Structural performance of concrete-filled cold-formed high-strength steel octagonal tubular stub columns

Abstract

This paper presents a comprehensive experimental and numerical study on the structural performance of concrete-filled cold-formed high-strength steel octagonal tubular stub columns. Stub column specimens formed using high-strength steel and infilled concrete with grades C50 and C90, and with three different plate width-to-thickness ratios were tested. The ultimate loads, load-displacement responses and failure modes of the structures were observed and discussed. In addition to the experimental investigations, a finite element model validated using the stub column test results was developed. A series of parametric studies were subsequently conducted to obtain supplementary data for concrete-filled cold-formed high-strength steel octagonal tubular stub columns with a wide range of plate width-to-thickness ratios and different concrete compressive strengths.
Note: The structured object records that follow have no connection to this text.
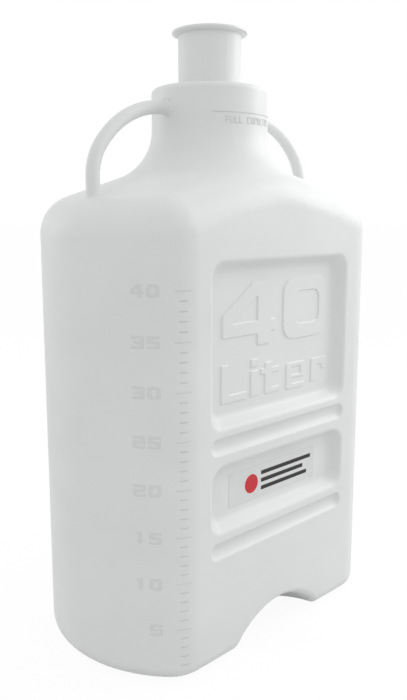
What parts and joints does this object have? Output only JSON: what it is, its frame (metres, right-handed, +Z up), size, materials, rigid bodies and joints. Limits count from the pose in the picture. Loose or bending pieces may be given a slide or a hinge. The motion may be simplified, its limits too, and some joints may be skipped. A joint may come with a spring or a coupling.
{
  "type": "carboy",
  "caption": "Tall flat-sided moulded carboy with rounded ends, recessed front and back panels, finger scoops, two arched side handles and a flanged clamp-type neck, open at the mouth.",
  "frame": {"origin": "centre of the foot, on the neck's centre line", "axes": "+Z up through the neck, front face with the film label towards -Y, handles along X"},
  "size_m": [0.433, 0.2502, 0.7256],
  "materials": {
    "natural_polyethylene": "satin, translucent",
    "label_film": "clear gloss film"
  },
  "bodies": {
    "root": {"bottle": "natural_polyethylene", "label": "label_film"}
  },
  "joints": []
}
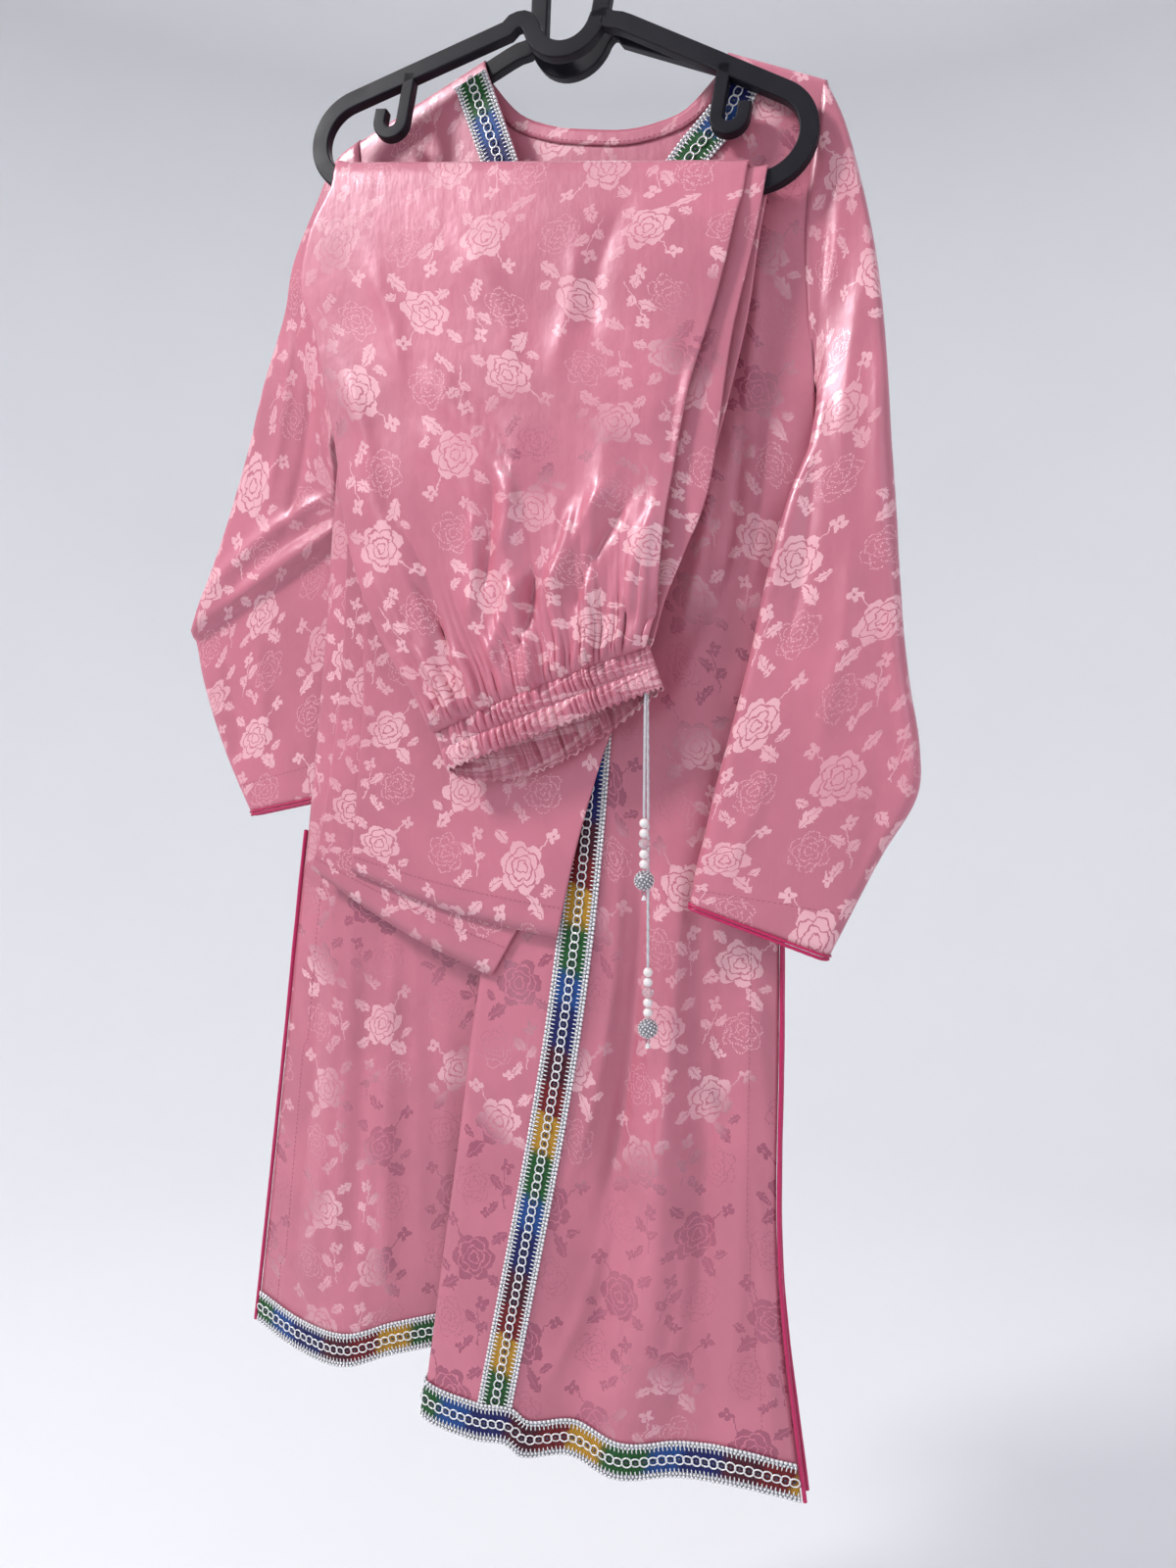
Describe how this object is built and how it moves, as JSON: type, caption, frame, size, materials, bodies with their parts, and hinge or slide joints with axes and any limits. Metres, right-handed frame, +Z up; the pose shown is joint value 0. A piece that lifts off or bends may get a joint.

The applicability of existing design approaches in European and American standards and in literature provided for concrete-filled steel tubular structures with rectangular, circular or octagonal cross-sections were evaluated using the results obtained from the experimental and numerical study. The accuracy of design predictions for concrete-filled cold-formed high-strength steel octagonal tubular stub columns using different design approaches was discussed. A design approach that more accurately incorporates the strength contributions from steel tubes and concrete infill was also proposed for structural design.